Of course, I'm not a lawyer, so don't consider this qualified legal advice. You may want to check out the GigaLaw Guide to Internet Law for details.
ohcho
08-23-2005, 06:25 PM
In any country, copyrighting costs very little. So if you to protect your contents, copyrighting is well worth the money. That's why I recommend to have copyrighted. When someone infringe on it, see your lawyer to get compensation for stealing your intellectual property and business. This is what I recommended from my previous posting.
Carlos Chacón
08-23-2005, 09:36 PM
Thanks to ohcho, esoos, Andy & Mikkel for your comments and suggestions.
I really appreciate that.
As soon I find a lawyer with some knowledge about this here (on my country), I´ll start working on.
:)
Marcia
08-23-2005, 09:53 PM
A personal issue with plagiarism and copyright infringement is up to the individual to deal with - Google doesn't get into that beyond the individual filing a DMCA.
Dealing with the duplicate content issue is a different matter, and it's one that's generally handled by the algo or by running filters.
Papadoc
08-25-2005, 10:20 AM
According to my experience, Google's approach is somewhat different than has been stated.

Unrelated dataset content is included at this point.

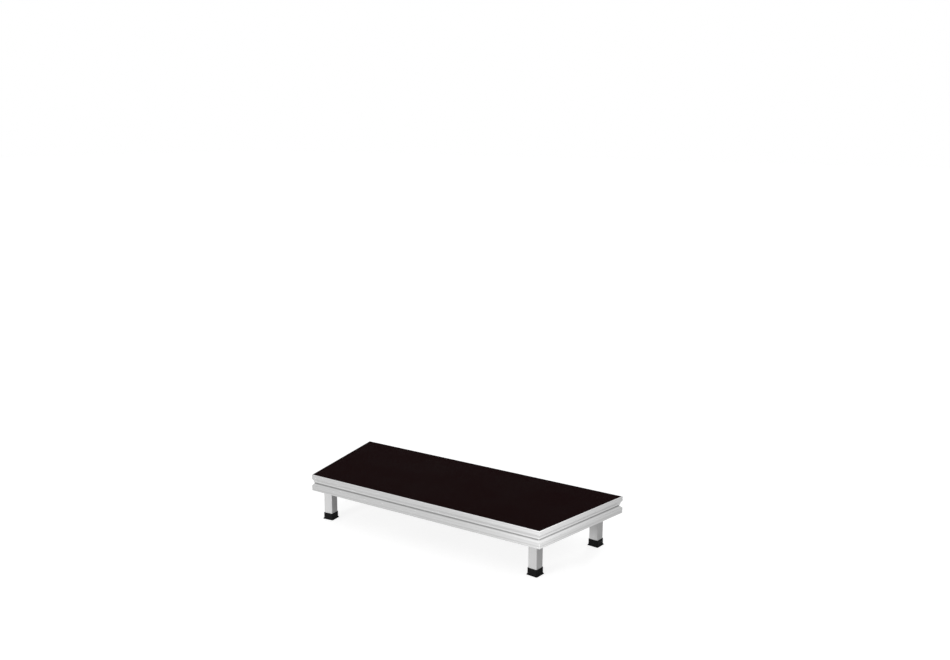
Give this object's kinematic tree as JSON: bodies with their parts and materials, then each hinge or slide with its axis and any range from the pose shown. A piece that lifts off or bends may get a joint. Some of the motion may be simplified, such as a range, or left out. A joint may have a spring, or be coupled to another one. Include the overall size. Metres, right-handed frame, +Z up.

If they've already indexed the article, it doesn't matter who has a higher PR. Seriously, would that make any sense? Why would they give credit for the article to whomever was most popular? If that were the case, then anyone who had a new site submitted their articles for inclusion in the free content sites would automatically be giving away their search engine rankings.
SEs also have another issue to deal with when assigning duplicate content penalties. In many cases, journalists will copy a section of an article they are referring to under the "fair use" clause of copyright in order to comment on it. This is totally legal so long as it is either a summary or part of a much larger article. Passing out dup penalties for something like this doesn't make sense. If a politician makes a statement and the NYT reprints part of it and comments on it, that's valid content.